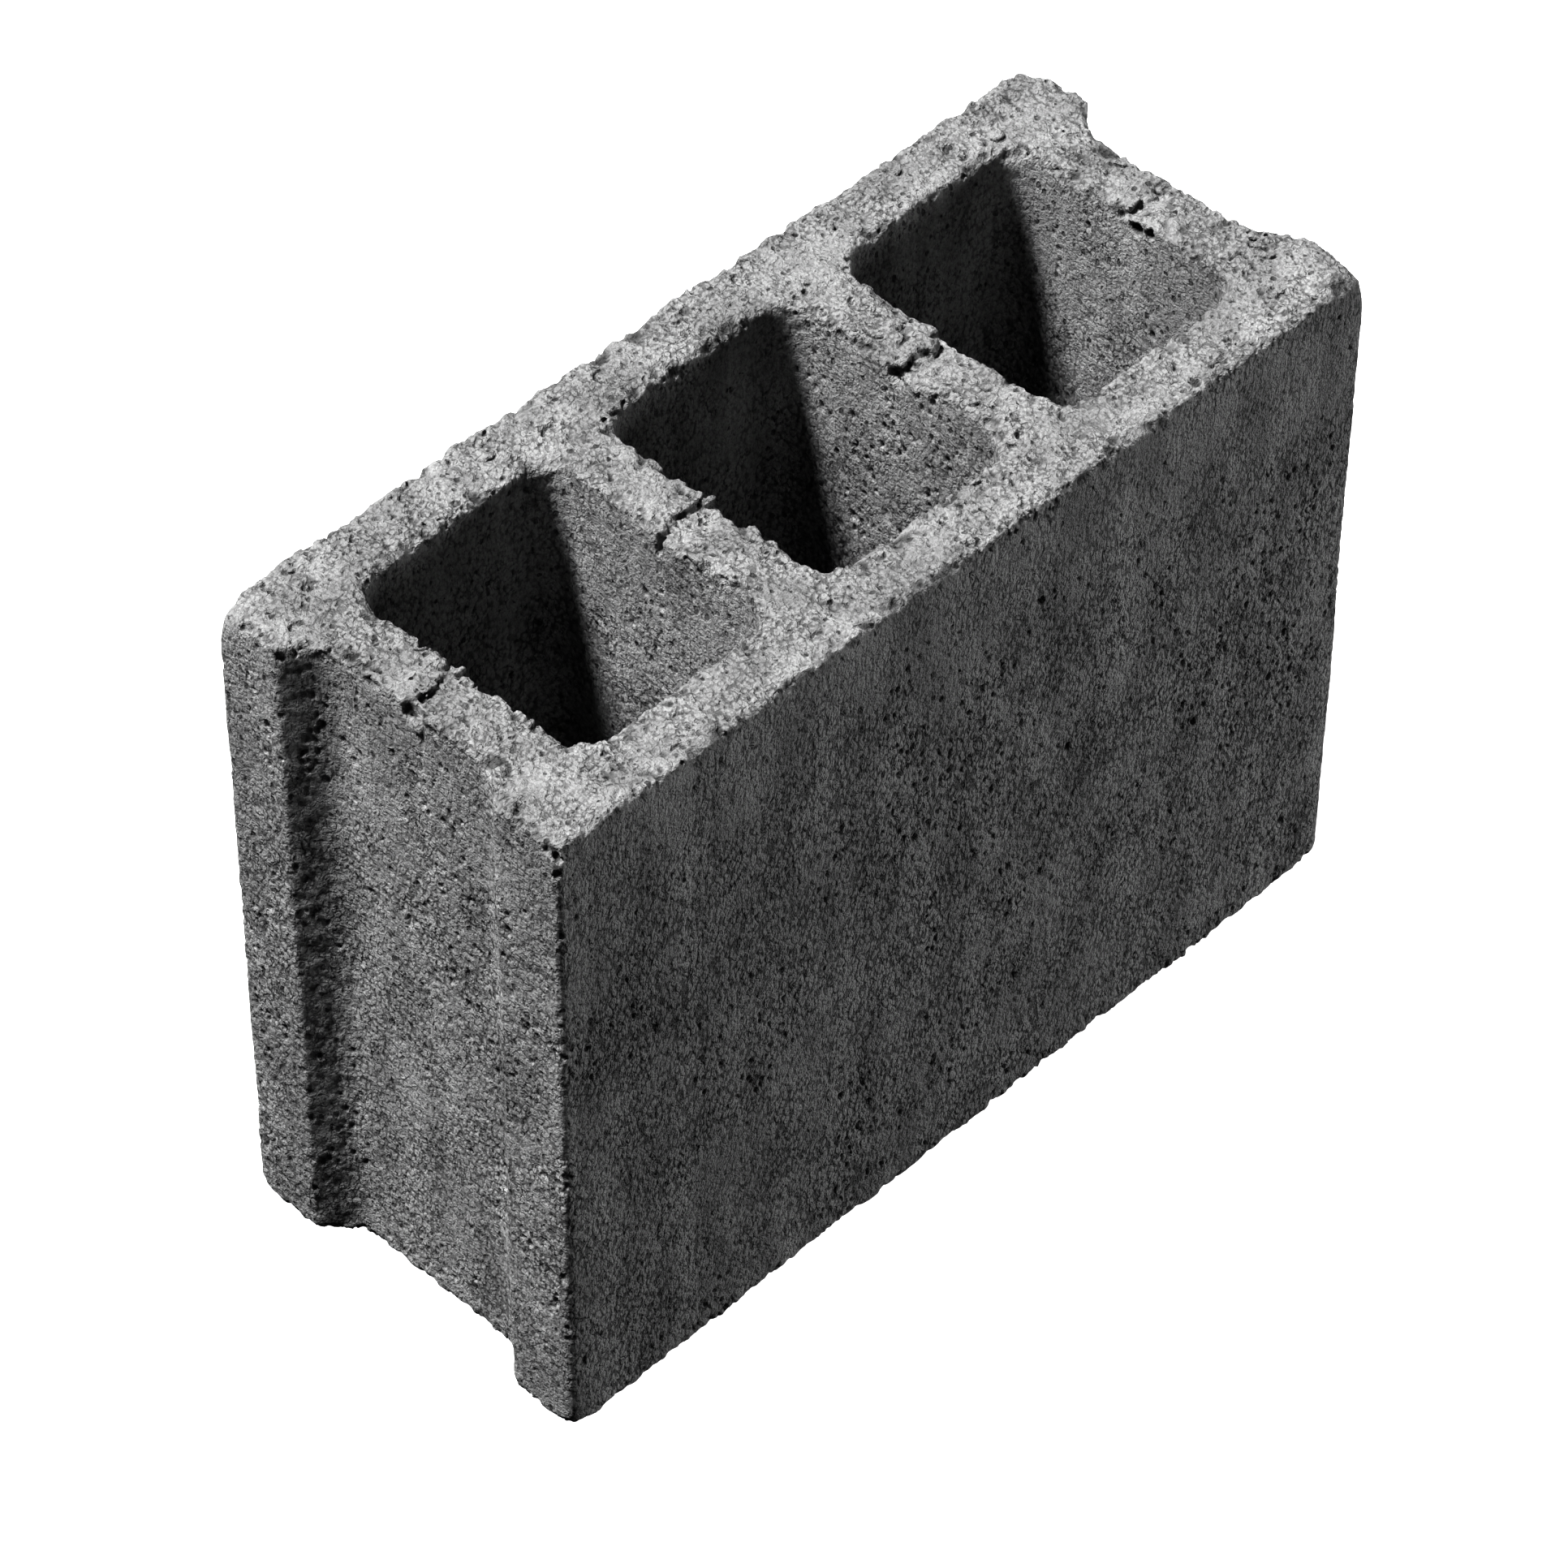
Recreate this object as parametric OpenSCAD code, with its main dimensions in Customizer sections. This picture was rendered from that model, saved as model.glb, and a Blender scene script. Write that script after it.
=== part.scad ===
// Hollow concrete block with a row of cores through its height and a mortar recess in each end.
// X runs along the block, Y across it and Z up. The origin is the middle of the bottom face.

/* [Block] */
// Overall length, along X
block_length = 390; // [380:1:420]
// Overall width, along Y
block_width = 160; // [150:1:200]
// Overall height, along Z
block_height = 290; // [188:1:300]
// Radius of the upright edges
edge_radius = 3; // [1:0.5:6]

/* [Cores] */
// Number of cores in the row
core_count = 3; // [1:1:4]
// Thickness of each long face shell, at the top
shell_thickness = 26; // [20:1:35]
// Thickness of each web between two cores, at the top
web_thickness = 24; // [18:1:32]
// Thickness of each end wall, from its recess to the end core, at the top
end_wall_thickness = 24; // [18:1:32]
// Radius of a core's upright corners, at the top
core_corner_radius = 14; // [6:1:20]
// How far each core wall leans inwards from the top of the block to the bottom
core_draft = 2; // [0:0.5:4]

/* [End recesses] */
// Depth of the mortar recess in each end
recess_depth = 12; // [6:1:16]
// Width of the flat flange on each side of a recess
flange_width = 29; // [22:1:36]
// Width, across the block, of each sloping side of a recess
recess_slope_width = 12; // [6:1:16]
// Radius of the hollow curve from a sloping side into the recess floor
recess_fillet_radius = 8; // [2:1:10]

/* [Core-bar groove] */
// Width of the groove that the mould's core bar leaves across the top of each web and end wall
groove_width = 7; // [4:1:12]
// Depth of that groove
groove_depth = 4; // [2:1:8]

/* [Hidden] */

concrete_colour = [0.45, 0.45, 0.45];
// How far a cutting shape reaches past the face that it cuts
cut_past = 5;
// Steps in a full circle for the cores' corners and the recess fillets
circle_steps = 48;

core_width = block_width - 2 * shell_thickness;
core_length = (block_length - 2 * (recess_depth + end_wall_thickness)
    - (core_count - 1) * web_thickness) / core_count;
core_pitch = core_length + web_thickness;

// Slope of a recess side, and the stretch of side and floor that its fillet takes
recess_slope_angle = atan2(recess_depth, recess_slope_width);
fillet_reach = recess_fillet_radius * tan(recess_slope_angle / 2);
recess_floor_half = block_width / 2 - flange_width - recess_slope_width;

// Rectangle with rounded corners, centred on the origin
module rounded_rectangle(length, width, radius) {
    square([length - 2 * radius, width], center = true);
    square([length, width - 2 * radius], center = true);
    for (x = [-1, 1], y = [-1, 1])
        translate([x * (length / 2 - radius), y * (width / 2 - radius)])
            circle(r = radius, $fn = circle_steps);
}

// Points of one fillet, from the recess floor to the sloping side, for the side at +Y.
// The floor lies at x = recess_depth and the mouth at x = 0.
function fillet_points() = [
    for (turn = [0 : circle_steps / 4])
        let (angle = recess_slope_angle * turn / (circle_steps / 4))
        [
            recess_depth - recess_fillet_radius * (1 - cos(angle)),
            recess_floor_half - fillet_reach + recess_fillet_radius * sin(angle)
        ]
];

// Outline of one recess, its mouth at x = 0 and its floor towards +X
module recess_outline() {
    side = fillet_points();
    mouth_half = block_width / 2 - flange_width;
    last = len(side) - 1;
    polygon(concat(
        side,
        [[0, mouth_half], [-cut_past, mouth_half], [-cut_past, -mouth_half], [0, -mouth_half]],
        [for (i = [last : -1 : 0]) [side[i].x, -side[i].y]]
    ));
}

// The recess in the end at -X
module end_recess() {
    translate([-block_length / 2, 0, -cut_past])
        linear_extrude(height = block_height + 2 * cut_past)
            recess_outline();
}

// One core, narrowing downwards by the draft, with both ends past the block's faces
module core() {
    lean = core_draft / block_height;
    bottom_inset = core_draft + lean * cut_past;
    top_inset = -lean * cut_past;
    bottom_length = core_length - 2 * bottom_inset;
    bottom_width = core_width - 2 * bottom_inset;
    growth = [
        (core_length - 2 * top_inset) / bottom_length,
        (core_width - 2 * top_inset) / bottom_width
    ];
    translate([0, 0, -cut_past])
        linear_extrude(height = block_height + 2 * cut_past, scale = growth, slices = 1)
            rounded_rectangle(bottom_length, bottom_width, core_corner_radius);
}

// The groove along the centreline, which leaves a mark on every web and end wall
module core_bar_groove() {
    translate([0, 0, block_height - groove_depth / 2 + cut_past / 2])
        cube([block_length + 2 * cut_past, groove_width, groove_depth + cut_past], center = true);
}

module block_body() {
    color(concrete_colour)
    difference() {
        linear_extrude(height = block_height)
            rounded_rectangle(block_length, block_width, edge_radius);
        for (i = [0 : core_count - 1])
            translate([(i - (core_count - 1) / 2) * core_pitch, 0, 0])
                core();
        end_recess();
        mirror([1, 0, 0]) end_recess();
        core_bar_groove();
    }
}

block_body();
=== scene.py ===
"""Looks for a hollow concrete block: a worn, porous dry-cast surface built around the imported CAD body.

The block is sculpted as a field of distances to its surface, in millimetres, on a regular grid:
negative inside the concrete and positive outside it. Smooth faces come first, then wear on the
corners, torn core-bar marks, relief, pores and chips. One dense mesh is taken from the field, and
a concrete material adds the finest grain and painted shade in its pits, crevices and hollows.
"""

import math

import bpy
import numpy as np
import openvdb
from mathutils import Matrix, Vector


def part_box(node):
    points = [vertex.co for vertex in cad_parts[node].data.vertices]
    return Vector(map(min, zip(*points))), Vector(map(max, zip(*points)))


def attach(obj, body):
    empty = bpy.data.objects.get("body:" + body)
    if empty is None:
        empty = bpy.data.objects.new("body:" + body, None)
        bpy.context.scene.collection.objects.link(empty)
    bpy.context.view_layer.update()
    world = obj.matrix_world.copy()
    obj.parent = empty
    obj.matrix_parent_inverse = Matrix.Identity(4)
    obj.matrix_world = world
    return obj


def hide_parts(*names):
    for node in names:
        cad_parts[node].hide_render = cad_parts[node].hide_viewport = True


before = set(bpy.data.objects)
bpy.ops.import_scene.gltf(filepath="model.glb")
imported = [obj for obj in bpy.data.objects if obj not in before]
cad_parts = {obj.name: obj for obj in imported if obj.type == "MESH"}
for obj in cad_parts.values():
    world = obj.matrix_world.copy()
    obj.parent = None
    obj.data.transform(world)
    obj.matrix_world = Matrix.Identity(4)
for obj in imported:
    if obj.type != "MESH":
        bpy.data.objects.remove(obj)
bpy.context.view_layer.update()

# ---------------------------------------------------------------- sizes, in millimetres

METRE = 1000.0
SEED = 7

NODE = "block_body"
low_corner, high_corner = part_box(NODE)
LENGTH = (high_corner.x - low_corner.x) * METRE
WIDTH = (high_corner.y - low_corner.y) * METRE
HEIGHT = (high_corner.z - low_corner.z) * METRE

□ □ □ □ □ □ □

(What the task requires): Print only the lines from the top of the data above down to the line holding "the bottom face.", inclusive.

(Full answer):
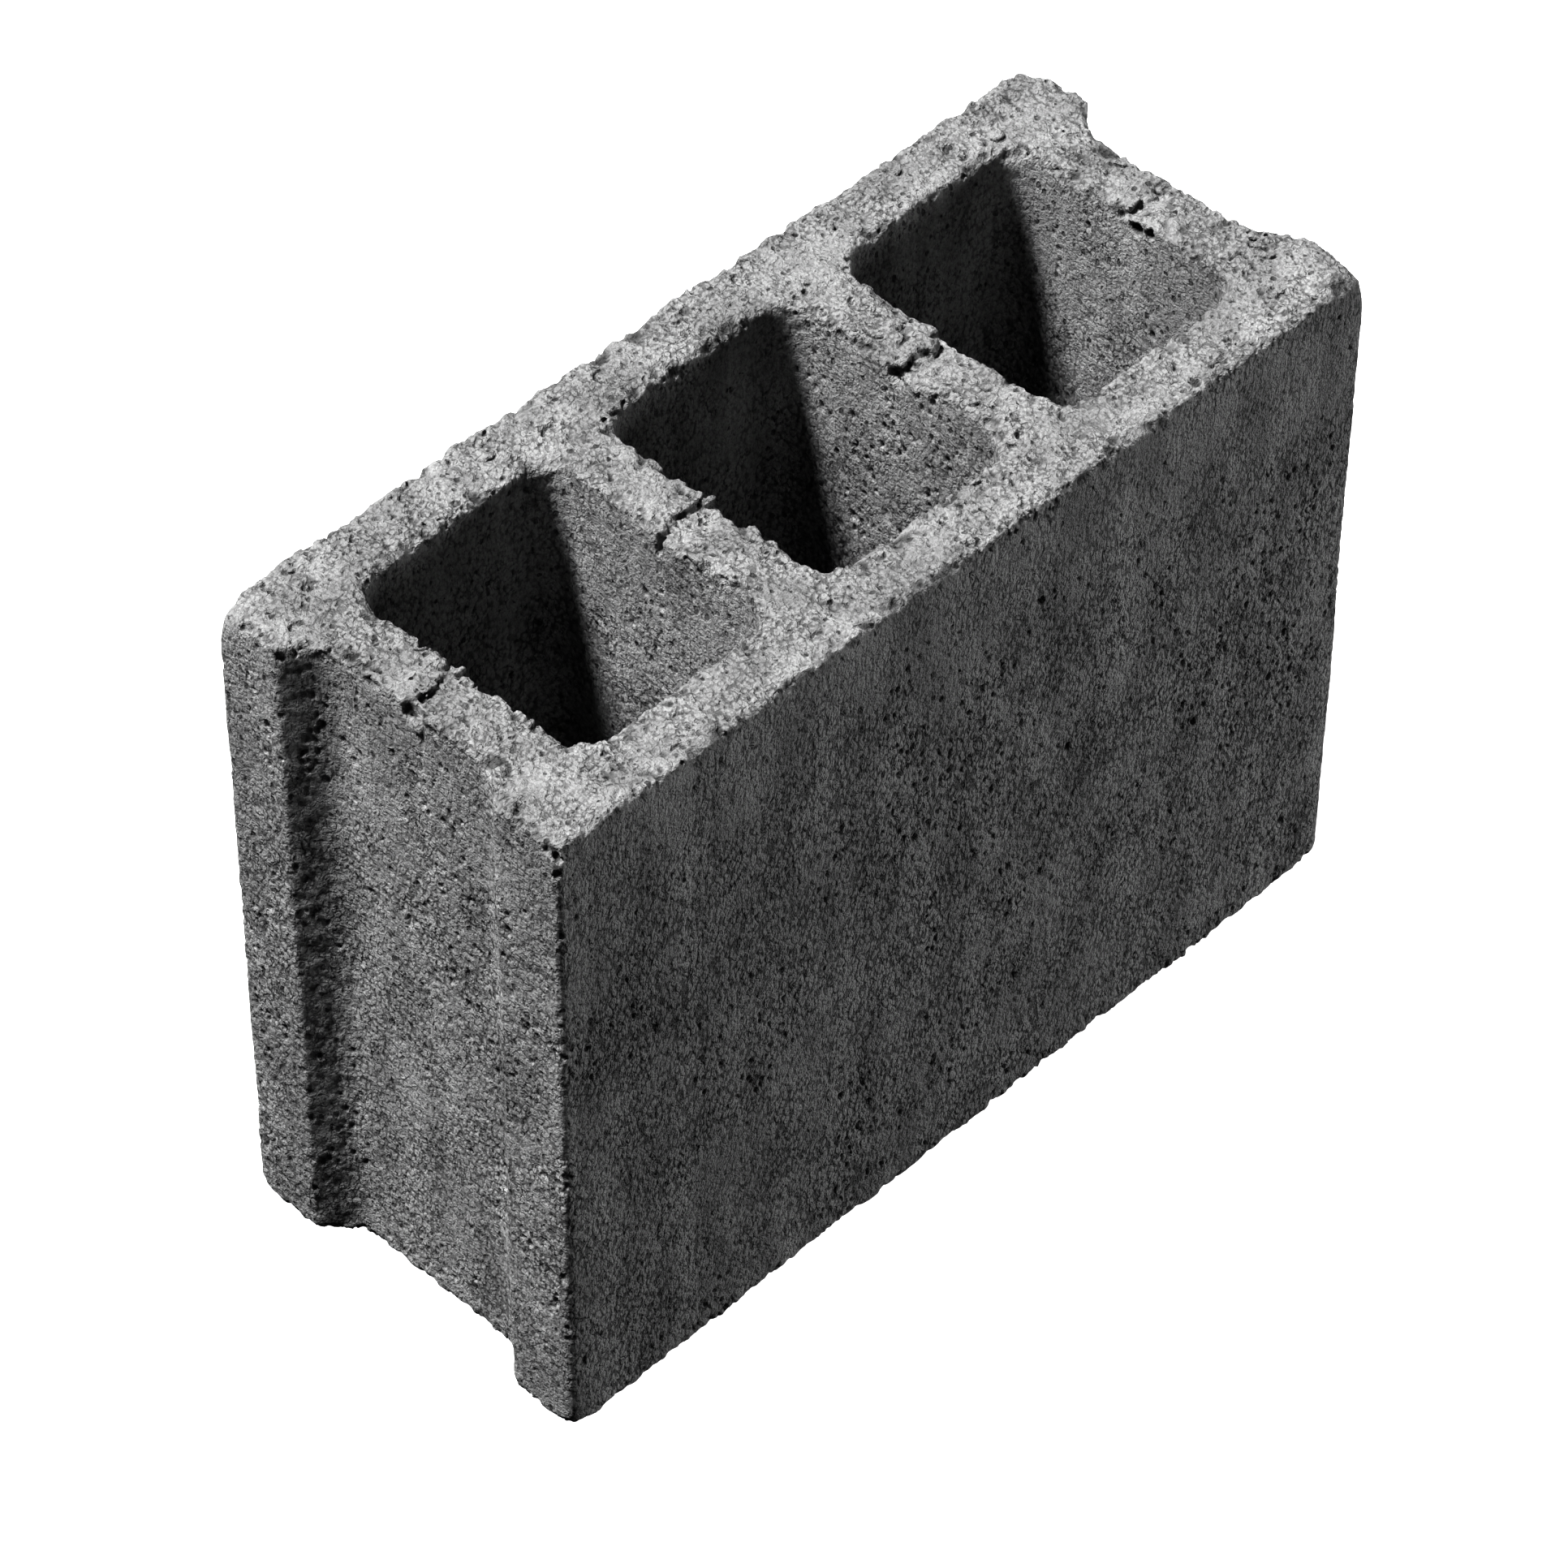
Recreate this object as parametric OpenSCAD code, with its main dimensions in Customizer sections. This picture was rendered from that model, saved as model.glb, and a Blender scene script. Write that script after it.
=== part.scad ===
// Hollow concrete block with a row of cores through its height and a mortar recess in each end.
// X runs along the block, Y across it and Z up. The origin is the middle of the bottom face.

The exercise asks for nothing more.